Realização pessoal e autonomia estão no foco de pessoas que decidem, no início da vida profissional, ter sua própria empresa
Roberta Mello
Eles têm segurança
para arriscar, lembram vagamente o que é inflação, cresceram em meio às
mais importantes inovações tecnológicas e em um mundo já cheio de
mudanças sociais e entram no mercado sem a intenção de serem
subordinados, mas de criar seus próprios negócios. São os jovens que
lideram o ranking de empreendedores iniciais no Brasil, deixando de lado
empregos vistos como ideais durante muito tempo — seguros e estáveis,
em concursos públicos ou com carteira assinada — para investir em
projetos com foco em maior qualidade de vida e realização profissional.
Conforme
a pesquisa Global Entrepeneurship Monitor (GEM) 2013, realizada pelo
Serviço Brasileiro de Apoio às Micro e Pequenas Empresas (Sebrae) em
parceria com o Instituto Brasileiro da Qualidade e Produtividade (IBQP),
a faixa etária na qual se observa a maior frequência de empreendedores
iniciais é a de 25 a 34 anos (21,9%).
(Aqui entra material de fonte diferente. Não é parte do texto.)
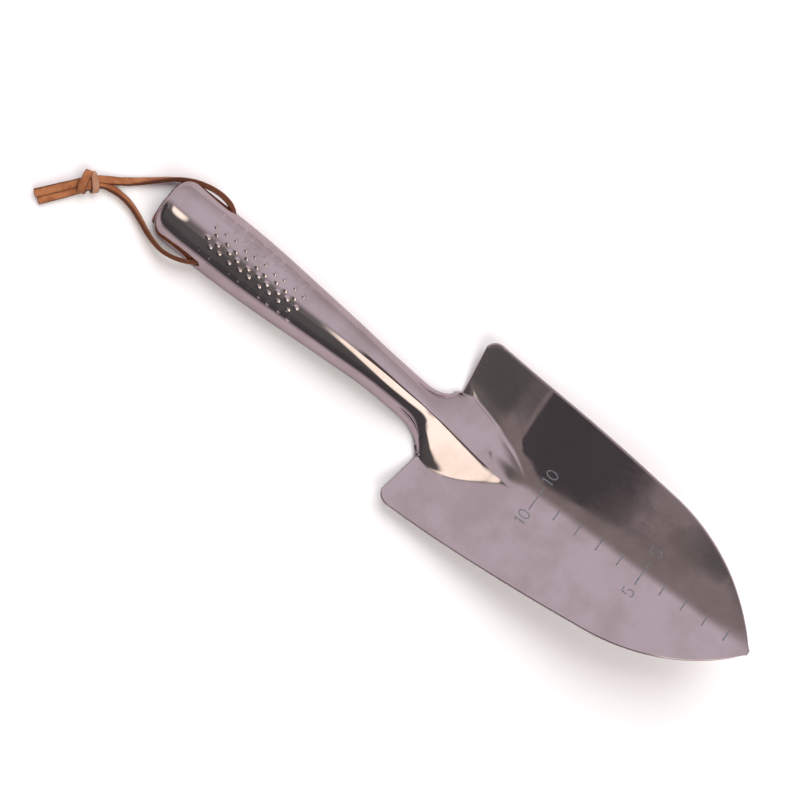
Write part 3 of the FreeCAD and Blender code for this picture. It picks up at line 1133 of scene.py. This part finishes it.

Aqueles entre 18 e 24 anos também
têm papel importante no ranking e foram responsáveis pela criação de
16,2% das empresas no País no passado.
A faixa
etária classificada como juventude é razoavelmente subjetiva. A
Organização das Nações Unidas (ONU) entende por jovens aqueles entre 15 e
24 anos. Já o Estatuto da Juventude brasileiro encara como população
jovem indivíduos entre 15 e 29 anos. Fato é que a chamada Geração Y –
pessoas nascidas a partir de 1978 até o final dos anos 1990 –, vista
como individualista e comodista, vem mostrando que tem outros lados.
Preocupados
com a felicidade e interessados em colocar à prova os empregos
tradicionais, eles desenvolvem projetos inovadores e afirmam que, mais
importante do que se preparar para o futuro, é agir, agora. “Os jovens
dessa geração realmente são focados em seus valores pessoais e priorizam
o que é mais importante para si, mas isso não é algo negativo. Eles
privilegiam mais do que a segurança e querem qualidade de vida”, afirma o
psicólogo e coordenador do Núcleo de Apoio ao Estudante (NAE) da
Universidade Federal do Rio Grande do Sul (Ufrgs), Marco Antônio
Teixeira.
Teixeira alerta que é uma tendência os
jovens desenvolverem carreiras com grande mobilidade e autonomia.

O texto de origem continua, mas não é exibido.